Critics and skeptics will come out of the woodwork to use the occasion of the 500th Anniversary of the Reformation to unload on Luther. This year will be a mixed bag of blessing and reviling of our Lutheran heritage. While Pastor Peters takes note of the ambiguity cast like a pall over Lutheran history, I have noticed latter day ‘splaners “”clarify”” both our history and our doctrine as with 20-20 vision. There is a sense, counterintuitive though it be, that the farther away one gets from an event in time and space the clearer it becomes. Take for example the words of an early Lutheran publication, Lutheran Observer, edited by Benjamin Kurtz: "The Fathers – who are the 'Fathers'? They are the children; they lived in the infancy of the Church, in the early dawn of the Gospel-day.... We are three hundred years older than Luther and his noble coadjutors and eighteen hundred years older than the primitives; theirs was the age of infancy and adolescence, and ours [is] that of full-grown adult manhood.
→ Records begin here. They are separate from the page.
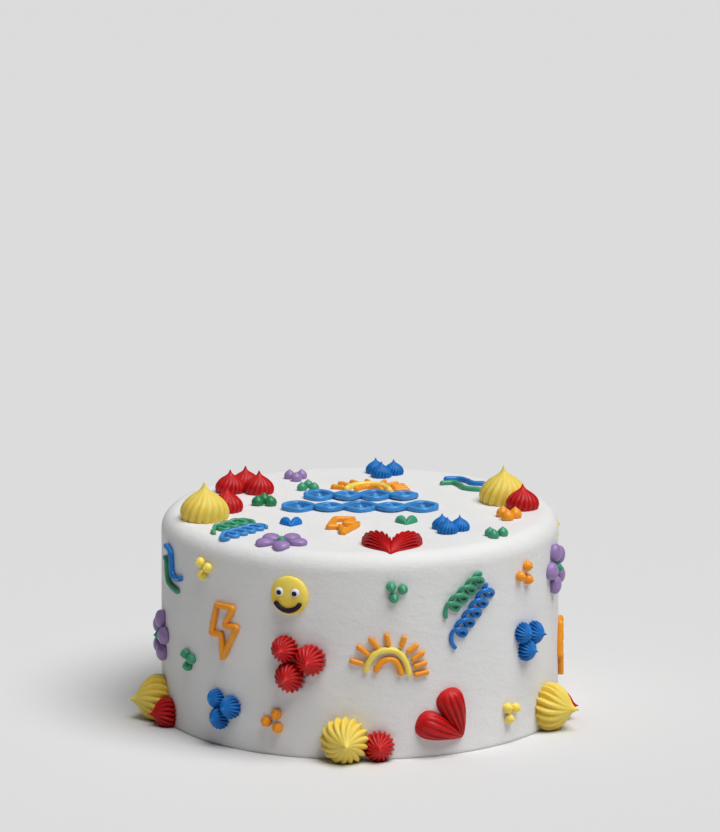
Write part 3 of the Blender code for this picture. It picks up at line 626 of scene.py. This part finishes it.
def lobe(length, radius, height, ridges, seed, mirror):
    """One half of a heart: its tail at the origin, its head out along y."""
    random = np.random.default_rng(seed)
    share = smooth_path(np.array(LOBE_PROFILE) * (LOBE_STRETCH, 1.0, 1.0), LOBE_ROWS)
    along = np.clip(share[:, 0] / LOBE_STRETCH, 0.0, 1.0)[:, None]
    half = share[:, 1][:, None] * radius
    rise = share[:, 2][:, None] * height
    angle = np.arange(LOBE_SIDES)[None, :] * math.tau / LOBE_SIDES
    if ridges:
        number = np.floor(angle / math.tau * ridges + 0.5).astype(int) % ridges
        off = angle / math.tau * ridges
        off = off - np.round(off)
        strength = random.uniform(*LOBE_STRENGTHS, ridges)[number]
        tail, head = LOBE_FADES
        fade = np.clip(along / tail, 0.0, 1.0) * np.clip((1.0 - along) / head, 0.0, 1.0)
        rib = np.sqrt(np.cos(math.pi * off) ** 2 + LOBE_SOFTNESS)
        groove = np.clip(1.0 - rib, 0.0, 1.0) * strength * fade
    else:
        groove = np.zeros((LOBE_ROWS, LOBE_SIDES))
    swell = 1.0 - LOBE_GROOVE * groove
    x = half * np.cos(angle) * (1.0 - LOBE_SIDE_GROOVE * groove)
    z = np.where(np.sin(angle) > 0, rise * np.sin(angle) * swell,
                 SINK * np.sin(angle) * np.ones_like(rise))
    y = along * length * np.ones_like(x)
    x = mirror * x
    rings = np.stack([x, y, z], -1)
    waves = wobble(rings.reshape(-1, 3), radius, seed).reshape(x.shape)
    rings[..., 2] += LOBE_UNEVEN * radius * waves
    start = np.array([[0.0, LOBE_ENDS[0], 0.0]])
    end = np.array([[0.0, length + LOBE_ENDS[1], 0.0]])
    points, faces = rings_to_shape(rings, start, end)
    # painted shade: the grooves' depth sets how much shaded colour they get
    shade = np.concatenate([(groove * np.ones_like(x)).ravel(), [0.0, 0.0]])
    return points, faces, shade


def turned(shape, angle, shift=(0.0, 0.0, 0.0), size=(1.0, 1.0, 1.0)):
    """A shape scaled, then turned in the patch, then moved."""
    points, faces, shade = shape
    points = points * np.array(size)
    cosine, sine = math.cos(angle), math.sin(angle)
    x = points[:, 0] * cosine - points[:, 1] * sine
    y = points[:, 0] * sine + points[:, 1] * cosine
    return np.stack([x, y, points[:, 2]], 1) + np.array(shift), faces, shade


def placed(shape, place, floor=False):
    """A shape laid on the cake, in metres, and kept above the floor if asked."""
    points, faces, shade = shape
    points = place(points)
    if floor:
        points[:, 2] = np.maximum(points[:, 2], FLOOR_GAP * MM)
    return points, faces, shade


def add_piece(name, shapes, paint, replaced, glossy=False):
    """Join placed shapes in one piece that stands for CAD nodes."""
    points = np.vstack([shape[0] for shape in shapes])
    faces = []
    start = 0
    for shape in shapes:
        faces += [[start + k for k in face] for face in shape[1]]
        start += len(shape[0])
    mesh = bpy.data.meshes.new(name)
    mesh.from_pydata(points.tolist(), [], faces)
    mesh.validate()
    work = bmesh.new()
    work.from_mesh(mesh)
    bmesh.ops.recalc_face_normals(work, faces=work.faces)
    work.to_mesh(mesh)
    work.free()
    # painted shade of each point, from its groove depth or from the face's lower side
    groove = np.concatenate([shape[2] for shape in shapes]).astype(np.float32)
    mesh.attributes.new("groove", "FLOAT", "POINT").data.foreach_set("value", groove)
    mesh.shade_smooth()
    piece = bpy.data.objects.new(name, mesh)
    bpy.context.scene.collection.objects.link(piece)
    mesh.materials.append(icing(paint, glossy) if paint in PAINTS else white_icing())
    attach(piece, BODY)
    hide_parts(*replaced)


def node(tree, kind, values=None, **settings):
    """A shader node with its settings and the values of its sockets."""
    made = tree.nodes.new(kind)
    for key, value in settings.items():
        setattr(made, key, value)
    for key, value in (values or {}).items():
        made.inputs[key].default_value = value
    return made


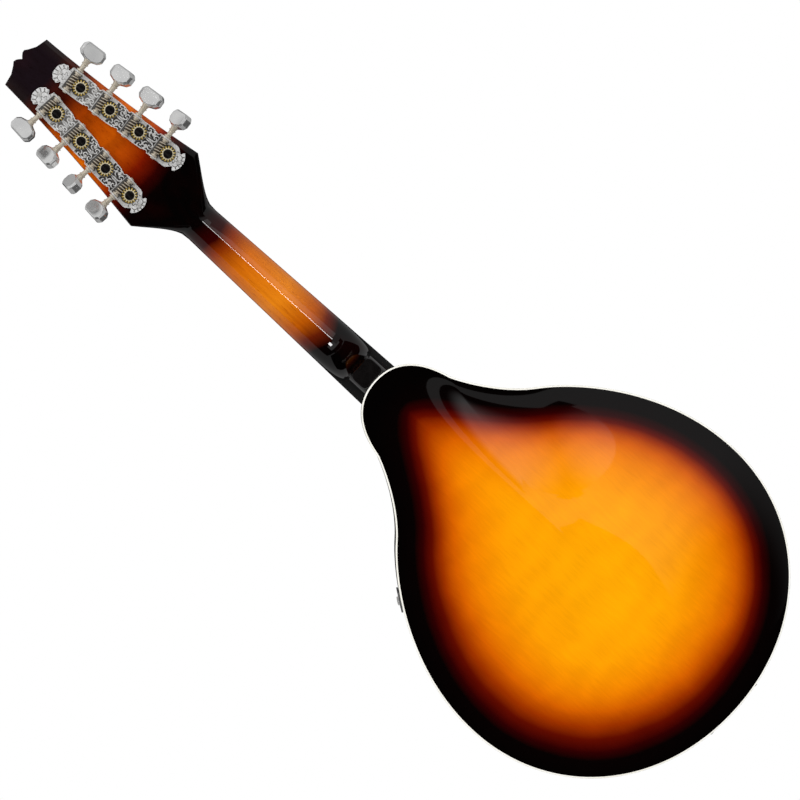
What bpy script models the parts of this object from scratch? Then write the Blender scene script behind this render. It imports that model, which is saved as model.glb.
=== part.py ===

They were the children; we are the fathers; the tables are turned."
Whatever happened to the journalistic axiom that proximity to the event in question, whether the Incarnation or the Reformation, is more advantageous than being remote in time and distance? Are we so enlightened now that history can be ignored as the work of primitives?

Anonymous said...

Worship is prayer put to song.


--me

The Rev. BT Ball said...

Larry-
I guess this is one of the times where I'm glad to be a simply country preacher. I'm supposed accept the notions of this particular scholar that the actual work of JSB gives no insight to His faith or piety? Please.

Thanks for the post and as always for striving for the true and the beautiful.